There are some major threats that need to be fought in order to promote the culture of food as a primary right for everyone. The most important ones are: the complex and unfair mechanisms for allocating goods and territories, the difficulties for peasants to have access to resources for agricultural production (such as land, water, tools), the monopolies related to entry into market and the competition with big multinationals, as well as war scenarios, which can destabilise local productions and forms of food provision, and, finally, natural catastrophes which affect our planet ever more frequently.

This issue of Other Modernities stems from the intention to reframe the reflection originated from Expo not so much on food, but rather on the lack of it, therefore on hunger, in its different expressions and cultural, literary and artistic representations.

The importance of nutrition - and all its different facets - in our daily lives has inspired many literary and artistic works. Among these, the hunger paradigm – be it real or metaphoric – holds a privileged position. Starting from fables and the most popular masks of the commedia dell’arte, to better known contemporary heroes and anti-heroes, atavistic hunger has accompanied the history of art and literature, giving back a deep reflection on our world and on different modes of being in the world. At the same time, through the power of words, contemporary literary and artistic forms have deeply explored the geo-historical and socio-political issues linked to the lack of food in different areas of our planet.

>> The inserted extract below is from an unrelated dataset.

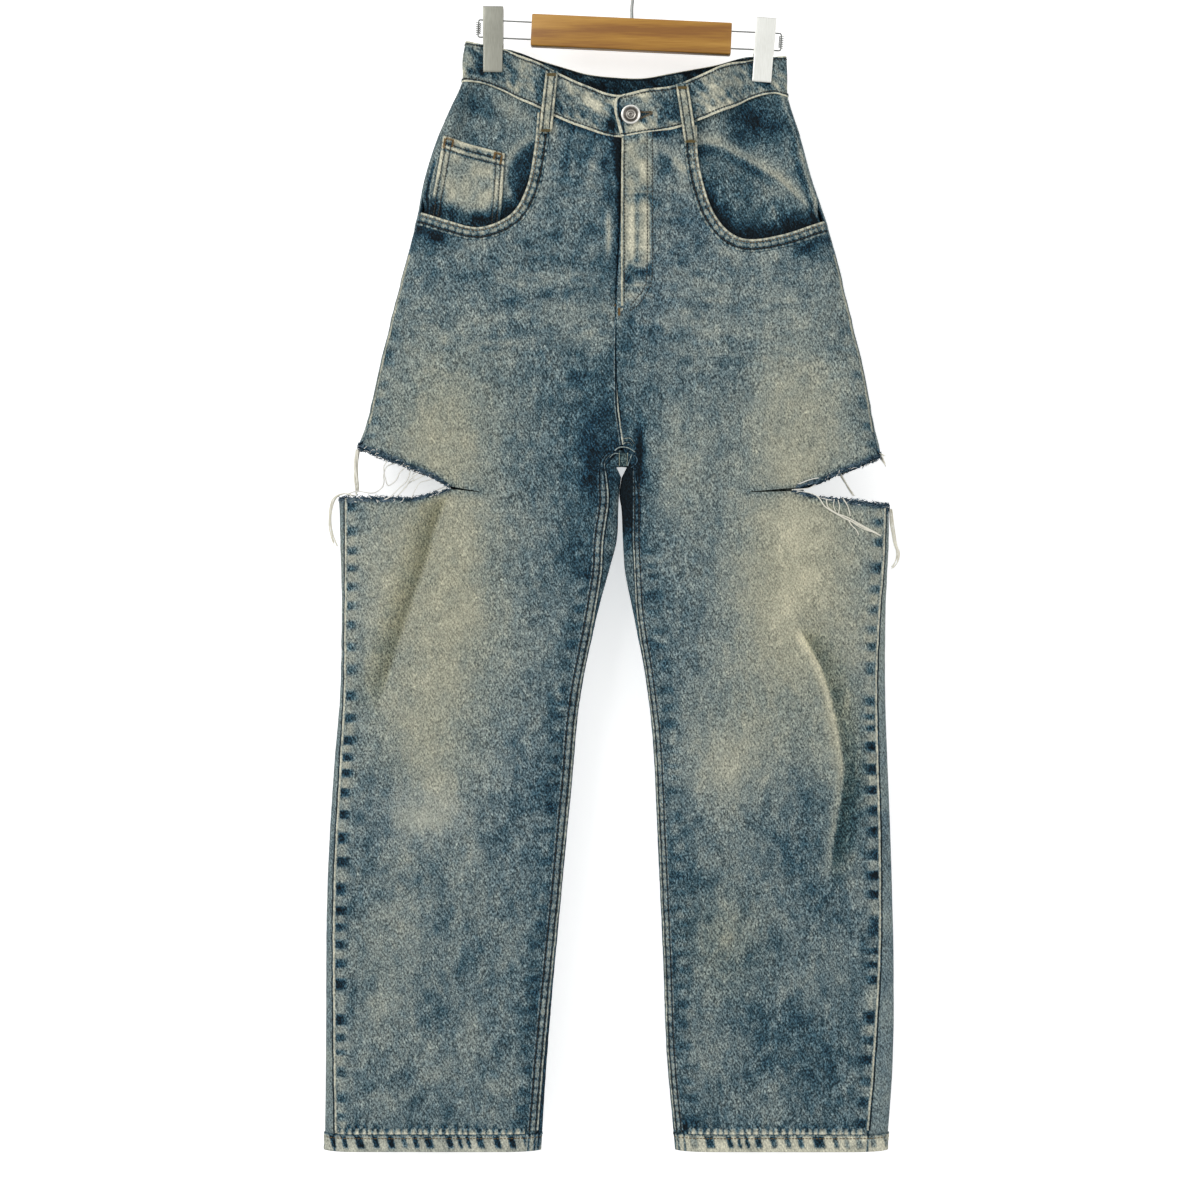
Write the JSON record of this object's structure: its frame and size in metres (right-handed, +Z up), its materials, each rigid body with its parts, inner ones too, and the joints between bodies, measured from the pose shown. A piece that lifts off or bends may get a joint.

Hence the need to reflect on the topic of hunger as it is currently represented by cultures, arts and literatures, along the following lines:

  • Barriers to food access in the world: wars, environmental disasters, collapse of the ecosystems
  • Land-related problems: private property and access to resources
  • Too much food and lack of it in the global era
  • Representations of the body in absence of real or symbolic food
  • Starving/dehumanizing: from prisons to concentration camps.
  • Hunger and violence
  • Hunger and migrations
  • Real hunger and metaphysical hunger
  • Real hunger and metaphorical hunger: appetites and passions

 

Should potential contributors submit other proposals on the topic, they will be taken into consideration by the Scientific Committee, with a view to enriching the investigation of the current issue of the review with the most articulated and original suggestions.

Abstracts, alongside a list of bibliographical references (between 10 and 20 lines long) and a short CV, should be submitted to the email address amonline@unimi.it no later than 30th September 2014.

Acceptance of contributions will be notified by 15th October 2014.

The deadline for submission of papers is 30th January 2015.

The issue will be published by late May 2015.

We also welcome book reviews and interviews to authors and scholars who investigate the aforementioned topics.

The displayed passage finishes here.